Start of Information provided

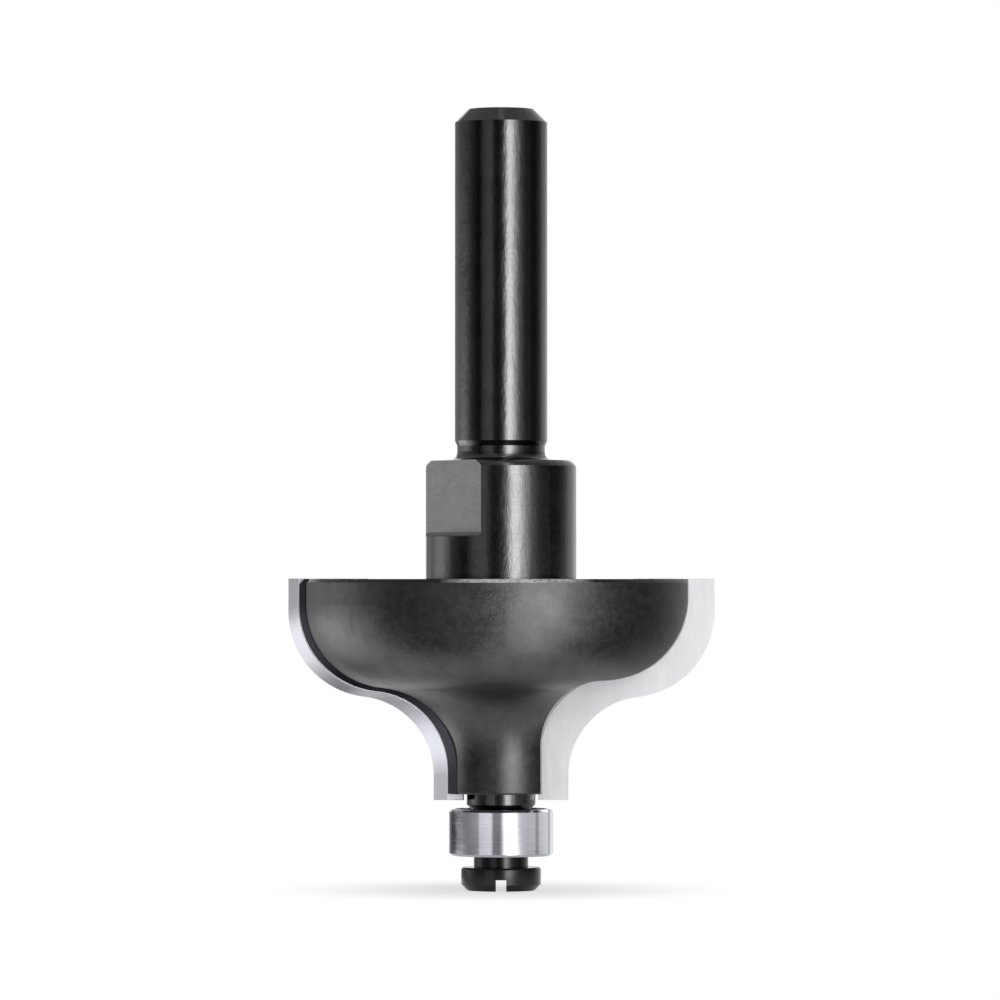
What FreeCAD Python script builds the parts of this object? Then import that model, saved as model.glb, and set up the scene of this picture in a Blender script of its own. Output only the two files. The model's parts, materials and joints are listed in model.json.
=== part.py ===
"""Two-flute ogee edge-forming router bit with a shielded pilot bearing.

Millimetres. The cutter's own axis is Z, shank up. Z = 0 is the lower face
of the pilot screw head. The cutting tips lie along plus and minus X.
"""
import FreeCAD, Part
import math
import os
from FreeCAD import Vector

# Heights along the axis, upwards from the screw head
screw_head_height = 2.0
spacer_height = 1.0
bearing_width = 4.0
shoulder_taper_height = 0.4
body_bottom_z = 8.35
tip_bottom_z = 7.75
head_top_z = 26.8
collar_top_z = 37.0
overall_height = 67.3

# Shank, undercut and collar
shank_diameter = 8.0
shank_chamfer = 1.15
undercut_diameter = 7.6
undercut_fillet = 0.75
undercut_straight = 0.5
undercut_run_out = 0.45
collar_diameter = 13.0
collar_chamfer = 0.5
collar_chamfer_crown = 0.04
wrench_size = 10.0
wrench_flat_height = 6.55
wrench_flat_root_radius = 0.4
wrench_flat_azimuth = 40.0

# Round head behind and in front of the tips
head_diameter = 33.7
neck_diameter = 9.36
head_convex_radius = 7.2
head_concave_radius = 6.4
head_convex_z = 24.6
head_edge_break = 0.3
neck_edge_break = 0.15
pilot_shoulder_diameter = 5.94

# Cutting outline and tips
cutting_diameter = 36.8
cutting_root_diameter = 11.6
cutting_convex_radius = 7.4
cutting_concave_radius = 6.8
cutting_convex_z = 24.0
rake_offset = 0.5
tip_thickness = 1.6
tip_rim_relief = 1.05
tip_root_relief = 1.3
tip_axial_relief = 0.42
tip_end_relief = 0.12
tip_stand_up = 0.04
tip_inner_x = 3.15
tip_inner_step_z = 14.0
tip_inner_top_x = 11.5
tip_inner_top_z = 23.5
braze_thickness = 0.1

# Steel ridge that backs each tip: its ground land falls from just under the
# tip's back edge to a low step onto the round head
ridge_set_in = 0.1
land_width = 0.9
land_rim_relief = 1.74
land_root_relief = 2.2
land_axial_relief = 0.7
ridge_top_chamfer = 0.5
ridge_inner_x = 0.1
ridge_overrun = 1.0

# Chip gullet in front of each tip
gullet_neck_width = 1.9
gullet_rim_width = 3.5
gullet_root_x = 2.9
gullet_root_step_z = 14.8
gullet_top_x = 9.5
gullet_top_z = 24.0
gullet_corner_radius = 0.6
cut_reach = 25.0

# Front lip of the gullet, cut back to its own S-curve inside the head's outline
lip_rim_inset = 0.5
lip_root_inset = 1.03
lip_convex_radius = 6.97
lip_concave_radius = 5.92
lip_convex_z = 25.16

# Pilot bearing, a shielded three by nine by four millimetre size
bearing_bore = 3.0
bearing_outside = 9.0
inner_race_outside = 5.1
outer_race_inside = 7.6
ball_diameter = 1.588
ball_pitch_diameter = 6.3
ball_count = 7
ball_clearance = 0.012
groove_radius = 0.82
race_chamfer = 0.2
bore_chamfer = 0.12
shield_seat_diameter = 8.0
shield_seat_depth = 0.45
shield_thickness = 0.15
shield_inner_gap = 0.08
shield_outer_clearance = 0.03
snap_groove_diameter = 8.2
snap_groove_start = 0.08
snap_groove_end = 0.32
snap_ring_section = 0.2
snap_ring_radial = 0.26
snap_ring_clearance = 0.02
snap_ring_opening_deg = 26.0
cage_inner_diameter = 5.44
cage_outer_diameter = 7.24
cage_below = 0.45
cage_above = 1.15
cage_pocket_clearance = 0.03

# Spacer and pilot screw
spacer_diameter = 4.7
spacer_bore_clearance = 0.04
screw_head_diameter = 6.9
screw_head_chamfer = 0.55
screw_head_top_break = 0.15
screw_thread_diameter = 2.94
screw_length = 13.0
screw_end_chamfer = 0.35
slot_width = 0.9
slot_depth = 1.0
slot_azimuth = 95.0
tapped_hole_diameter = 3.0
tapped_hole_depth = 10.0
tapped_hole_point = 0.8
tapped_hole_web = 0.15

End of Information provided

• _Stated problem_:
Would you reproduce the material above in full, exactly as given?

• _Output for this exercise_:
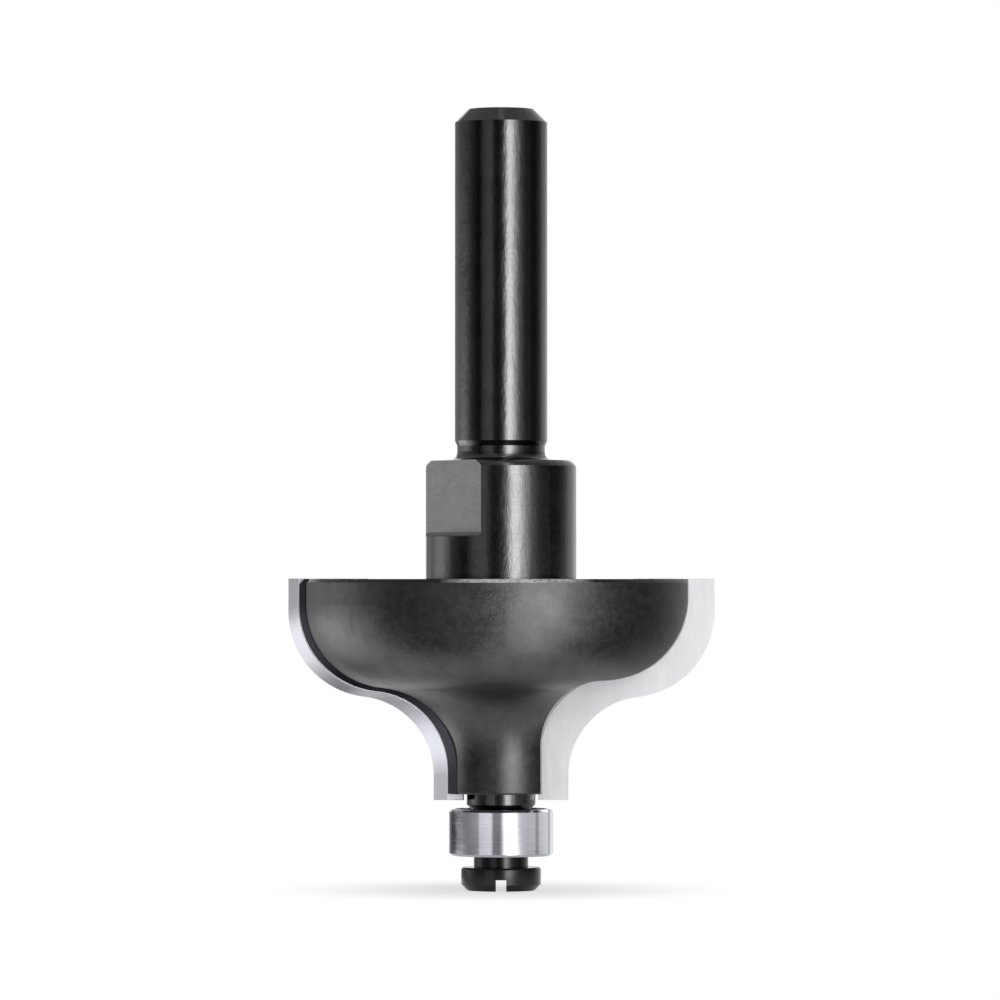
What FreeCAD Python script builds the parts of this object? Then import that model, saved as model.glb, and set up the scene of this picture in a Blender script of its own. Output only the two files. The model's parts, materials and joints are listed in model.json.
=== part.py ===
"""Two-flute ogee edge-forming router bit with a shielded pilot bearing.

Millimetres. The cutter's own axis is Z, shank up. Z = 0 is the lower face
of the pilot screw head. The cutting tips lie along plus and minus X.
"""
import FreeCAD, Part
import math
import os
from FreeCAD import Vector

# Heights along the axis, upwards from the screw head
screw_head_height = 2.0
spacer_height = 1.0
bearing_width = 4.0
shoulder_taper_height = 0.4
body_bottom_z = 8.35
tip_bottom_z = 7.75
head_top_z = 26.8
collar_top_z = 37.0
overall_height = 67.3

# Shank, undercut and collar
shank_diameter = 8.0
shank_chamfer = 1.15
undercut_diameter = 7.6
undercut_fillet = 0.75
undercut_straight = 0.5
undercut_run_out = 0.45
collar_diameter = 13.0
collar_chamfer = 0.5
collar_chamfer_crown = 0.04
wrench_size = 10.0
wrench_flat_height = 6.55
wrench_flat_root_radius = 0.4
wrench_flat_azimuth = 40.0

# Round head behind and in front of the tips
head_diameter = 33.7
neck_diameter = 9.36
head_convex_radius = 7.2
head_concave_radius = 6.4
head_convex_z = 24.6
head_edge_break = 0.3
neck_edge_break = 0.15
pilot_shoulder_diameter = 5.94

# Cutting outline and tips
cutting_diameter = 36.8
cutting_root_diameter = 11.6
cutting_convex_radius = 7.4
cutting_concave_radius = 6.8
cutting_convex_z = 24.0
rake_offset = 0.5
tip_thickness = 1.6
tip_rim_relief = 1.05
tip_root_relief = 1.3
tip_axial_relief = 0.42
tip_end_relief = 0.12
tip_stand_up = 0.04
tip_inner_x = 3.15
tip_inner_step_z = 14.0
tip_inner_top_x = 11.5
tip_inner_top_z = 23.5
braze_thickness = 0.1

# Steel ridge that backs each tip: its ground land falls from just under the
# tip's back edge to a low step onto the round head
ridge_set_in = 0.1
land_width = 0.9
land_rim_relief = 1.74
land_root_relief = 2.2
land_axial_relief = 0.7
ridge_top_chamfer = 0.5
ridge_inner_x = 0.1
ridge_overrun = 1.0

# Chip gullet in front of each tip
gullet_neck_width = 1.9
gullet_rim_width = 3.5
gullet_root_x = 2.9
gullet_root_step_z = 14.8
gullet_top_x = 9.5
gullet_top_z = 24.0
gullet_corner_radius = 0.6
cut_reach = 25.0

# Front lip of the gullet, cut back to its own S-curve inside the head's outline
lip_rim_inset = 0.5
lip_root_inset = 1.03
lip_convex_radius = 6.97
lip_concave_radius = 5.92
lip_convex_z = 25.16

# Pilot bearing, a shielded three by nine by four millimetre size
bearing_bore = 3.0
bearing_outside = 9.0
inner_race_outside = 5.1
outer_race_inside = 7.6
ball_diameter = 1.588
ball_pitch_diameter = 6.3
ball_count = 7
ball_clearance = 0.012
groove_radius = 0.82
race_chamfer = 0.2
bore_chamfer = 0.12
shield_seat_diameter = 8.0
shield_seat_depth = 0.45
shield_thickness = 0.15
shield_inner_gap = 0.08
shield_outer_clearance = 0.03
snap_groove_diameter = 8.2
snap_groove_start = 0.08
snap_groove_end = 0.32
snap_ring_section = 0.2
snap_ring_radial = 0.26
snap_ring_clearance = 0.02
snap_ring_opening_deg = 26.0
cage_inner_diameter = 5.44
cage_outer_diameter = 7.24
cage_below = 0.45
cage_above = 1.15
cage_pocket_clearance = 0.03

# Spacer and pilot screw
spacer_diameter = 4.7
spacer_bore_clearance = 0.04
screw_head_diameter = 6.9
screw_head_chamfer = 0.55
screw_head_top_break = 0.15
screw_thread_diameter = 2.94
screw_length = 13.0
screw_end_chamfer = 0.35
slot_width = 0.9
slot_depth = 1.0
slot_azimuth = 95.0
tapped_hole_diameter = 3.0
tapped_hole_depth = 10.0
tapped_hole_point = 0.8
tapped_hole_web = 0.15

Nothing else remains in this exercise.